→ **Work to complete**: Check each line below for the word "part", and copy those that have it.

→ **Data lines**:

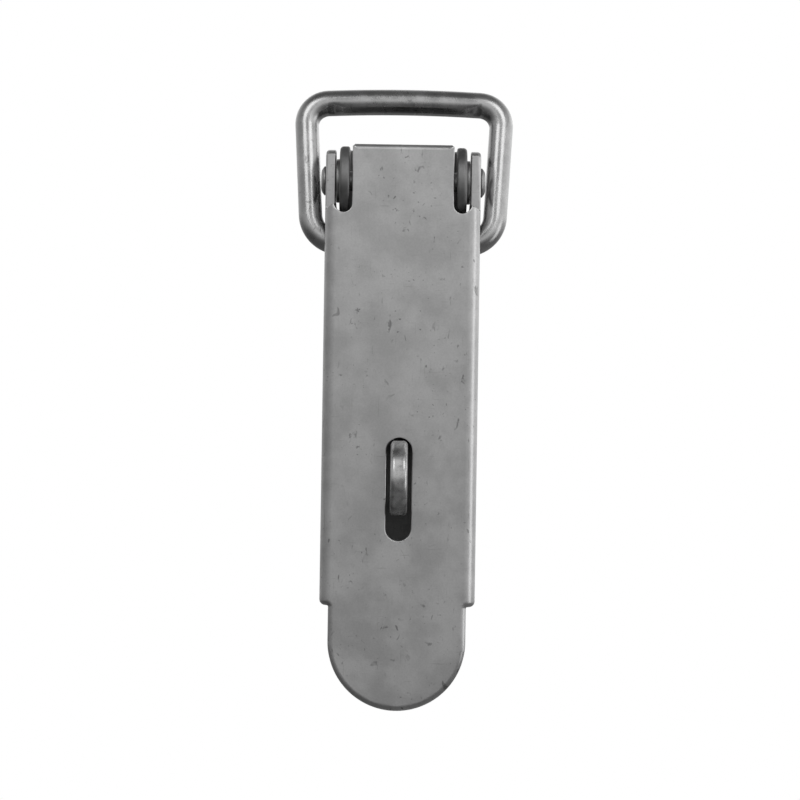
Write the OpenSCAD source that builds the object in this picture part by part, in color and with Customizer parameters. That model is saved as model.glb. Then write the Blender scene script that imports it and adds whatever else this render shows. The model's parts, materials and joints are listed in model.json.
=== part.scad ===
// Over-centre toggle latch with a wire bail and a padlock staple.
// Origin: middle of the four mounting holes, on the back face of the base plate.
// +Z is up the face that the latch is screwed to, -Y points away from it.
// Every piece is drawn lying on its back, with X across it, Y along it and
// Z out of it, and stand() then turns it upright.

/* [Sheet stock] */
// Thickness of the handle's sheet
handle_t = 2.5; // [2:0.1:3]
// Thickness of the base plate's sheet
base_t = 2.5; // [2:0.1:3]

/* [Pivot] */
// Height of the pivot axis above the middle of the mounting holes
pivot_up = 62; // [60:1:70]
// Distance of the pivot axis from the back face
pivot_out = 13.5; // [13:0.25:16]
// Radius of the pivot rivet's shank
rivet_r = 2.5; // [2:0.1:3]
// Radius of the rivet's domed heads
head_r = 3.7; // [3.4:0.1:4.5]
// Height of the rivet's domed heads
head_h = 1.1; // [0.8:0.1:1.5]
// Outside radius of each spacing washer
washer_r = 5.5; // [4:0.25:7]
// Thickness of each spacing washer
washer_t = 0.8; // [0.5:0.1:1.5]

/* [Base plate] */
// Width of the base plate, over its two ears
base_w = 32; // [26:0.5:40]
// Length of the base plate below the pivot axis
base_drop = 100; // [98:1:125]
// Radius of each ear's round end, about the pivot axis
ear_r = 8.75; // [7:0.25:9]
// Radius inside the fold between plate and ear
base_fold_r = 1; // [0.5:0.1:1.5]
// Radius of the plate's two lower corners
base_corner_r = 4; // [1:0.5:6]
// Width of the slit that frees the lower side of each ear
relief_w = 1.6; // [1:0.1:2.5]
// Radius of the mounting holes
hole_r = 2.75; // [2:0.05:3]
// Distance between the mounting holes across the plate
hole_gap_x = 16; // [12:0.5:18]
// Distance between the mounting holes along the plate
hole_gap_z = 60; // [58:1:70]

/* [Handle] */
// Distance from the pivot axis to the tip of the handle's tongue
handle_drop = 133; // [126:1:160]
// Distance from the pivot axis to the lower end of the side walls
wall_drop = 106.8; // [100:0.1:110]
// Distance of the handle's face from the pivot axis
face_out = 7.5; // [7:0.1:9]
// Gap between the back edges of the side walls and the mounting surface
wall_gap = 1.5; // [0.5:0.1:2.5]
// Radius inside the folds between face and side walls
handle_fold_r = 0.5; // [0.3:0.1:1]
// Width of the flat tongue
tongue_w = 34.5; // [20:0.5:34.5]
// Height of the middle tab's end above the pivot axis
tab_up = 8.9; // [8:0.1:9.5]
// Gap between each side of the tab and the base plate's ear
tab_gap = 0.75; // [0.4:0.05:1.5]
// Cut corner of the tab
tab_chamfer = 0.6; // [0.2:0.1:1.5]
// Radius of the handle's ears about the pivot axis
grip_ear_r = 7.8; // [6.5:0.1:9]
// Gap between the base plate's ear and the round bottom of each notch
notch_gap = 0.85; // [0.6:0.05:2]
// Height of each notch's bottom above the place where the folds stop
step_up = 0.85; // [0:0.05:1.5]
// Slope of the wall's edge below the handle's ear, in degrees
ear_ramp = 23; // [15:1:35]
// Radius of the lower back corner of each side wall
end_r = 16; // [8:0.5:17]
// Radius of the lower front corner of each side wall
lip_r = 1.5; // [1:0.1:2.5]

/* [Padlock staple] */
// Distance from the pivot axis to the middle of the staple
staple_drop = 74.6; // [70:0.1:76]
// Height of the staple over the legs, from outside to outside
staple_span = 18.7; // [16:0.1:20]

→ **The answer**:
Write the OpenSCAD source that builds the object in this picture part by part, in color and with Customizer parameters. That model is saved as model.glb. Then write the Blender scene script that imports it and adds whatever else this render shows. The model's parts, materials and joints are listed in model.json.
=== part.scad ===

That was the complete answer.